Output, please, exactly those lines of the listing that come before the line with "import * as", along with that line itself.

________________

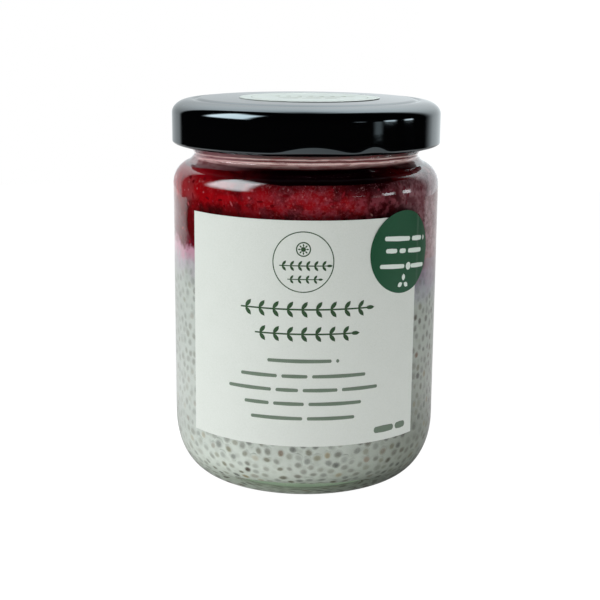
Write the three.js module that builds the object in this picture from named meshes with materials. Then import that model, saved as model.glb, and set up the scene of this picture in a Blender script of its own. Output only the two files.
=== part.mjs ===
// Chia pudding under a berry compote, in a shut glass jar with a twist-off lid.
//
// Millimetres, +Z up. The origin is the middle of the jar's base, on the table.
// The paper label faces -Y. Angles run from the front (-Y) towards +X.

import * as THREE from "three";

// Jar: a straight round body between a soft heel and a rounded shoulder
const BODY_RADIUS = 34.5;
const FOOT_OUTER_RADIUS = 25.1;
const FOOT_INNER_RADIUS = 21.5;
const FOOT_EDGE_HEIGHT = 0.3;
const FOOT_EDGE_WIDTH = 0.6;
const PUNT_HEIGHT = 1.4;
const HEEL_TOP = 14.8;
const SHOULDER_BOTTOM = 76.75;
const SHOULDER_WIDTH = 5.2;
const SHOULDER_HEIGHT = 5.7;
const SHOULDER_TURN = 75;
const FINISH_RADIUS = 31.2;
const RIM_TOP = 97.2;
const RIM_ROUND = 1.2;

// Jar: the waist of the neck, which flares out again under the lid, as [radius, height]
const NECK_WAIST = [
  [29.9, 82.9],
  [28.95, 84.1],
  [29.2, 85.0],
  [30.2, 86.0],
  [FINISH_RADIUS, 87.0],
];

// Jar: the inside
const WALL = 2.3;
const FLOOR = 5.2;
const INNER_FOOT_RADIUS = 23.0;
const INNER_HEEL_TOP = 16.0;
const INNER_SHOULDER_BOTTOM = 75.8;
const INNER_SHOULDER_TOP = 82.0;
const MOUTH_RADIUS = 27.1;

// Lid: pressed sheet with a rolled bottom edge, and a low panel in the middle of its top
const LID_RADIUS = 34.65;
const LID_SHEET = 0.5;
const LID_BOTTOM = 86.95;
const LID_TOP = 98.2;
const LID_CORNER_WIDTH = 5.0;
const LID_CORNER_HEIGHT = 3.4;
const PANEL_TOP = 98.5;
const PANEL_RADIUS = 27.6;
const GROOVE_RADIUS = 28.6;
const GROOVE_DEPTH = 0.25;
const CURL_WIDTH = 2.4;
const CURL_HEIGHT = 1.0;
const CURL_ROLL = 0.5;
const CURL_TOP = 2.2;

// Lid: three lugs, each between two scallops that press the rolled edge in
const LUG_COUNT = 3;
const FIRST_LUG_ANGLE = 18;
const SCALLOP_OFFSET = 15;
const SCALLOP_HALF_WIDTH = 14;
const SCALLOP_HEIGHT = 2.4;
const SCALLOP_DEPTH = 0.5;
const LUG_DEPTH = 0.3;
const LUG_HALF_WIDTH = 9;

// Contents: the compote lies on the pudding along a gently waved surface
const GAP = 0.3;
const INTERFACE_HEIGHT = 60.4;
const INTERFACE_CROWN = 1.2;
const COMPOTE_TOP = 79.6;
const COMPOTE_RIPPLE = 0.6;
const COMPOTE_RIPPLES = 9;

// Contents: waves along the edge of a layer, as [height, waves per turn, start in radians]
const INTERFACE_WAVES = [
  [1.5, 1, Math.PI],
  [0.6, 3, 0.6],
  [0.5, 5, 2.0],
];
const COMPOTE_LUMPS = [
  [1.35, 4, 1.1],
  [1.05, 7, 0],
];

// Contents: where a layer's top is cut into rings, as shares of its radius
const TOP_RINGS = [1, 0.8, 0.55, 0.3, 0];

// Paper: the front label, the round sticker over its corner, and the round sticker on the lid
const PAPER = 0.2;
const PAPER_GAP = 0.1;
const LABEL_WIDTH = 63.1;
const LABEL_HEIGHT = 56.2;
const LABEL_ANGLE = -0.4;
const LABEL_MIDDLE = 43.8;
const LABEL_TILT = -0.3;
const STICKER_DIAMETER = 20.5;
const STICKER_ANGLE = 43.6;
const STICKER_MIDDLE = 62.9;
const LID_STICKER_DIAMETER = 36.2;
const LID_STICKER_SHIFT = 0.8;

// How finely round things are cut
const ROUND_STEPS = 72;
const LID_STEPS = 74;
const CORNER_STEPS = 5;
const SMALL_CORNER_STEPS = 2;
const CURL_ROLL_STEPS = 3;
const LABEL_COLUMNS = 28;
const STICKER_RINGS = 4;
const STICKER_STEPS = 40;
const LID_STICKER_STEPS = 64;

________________

SOLUTION TO THIS PROBLEM -
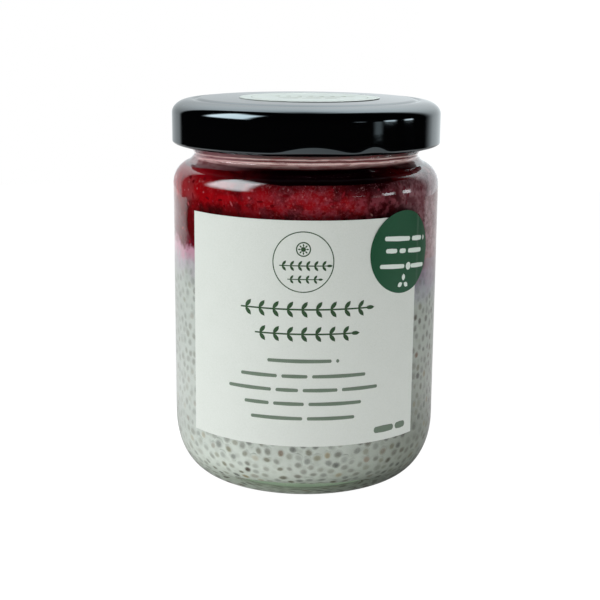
Write the three.js module that builds the object in this picture from named meshes with materials. Then import that model, saved as model.glb, and set up the scene of this picture in a Blender script of its own. Output only the two files.
=== part.mjs ===
// Chia pudding under a berry compote, in a shut glass jar with a twist-off lid.
//
// Millimetres, +Z up. The origin is the middle of the jar's base, on the table.
// The paper label faces -Y. Angles run from the front (-Y) towards +X.

import * as THREE from "three";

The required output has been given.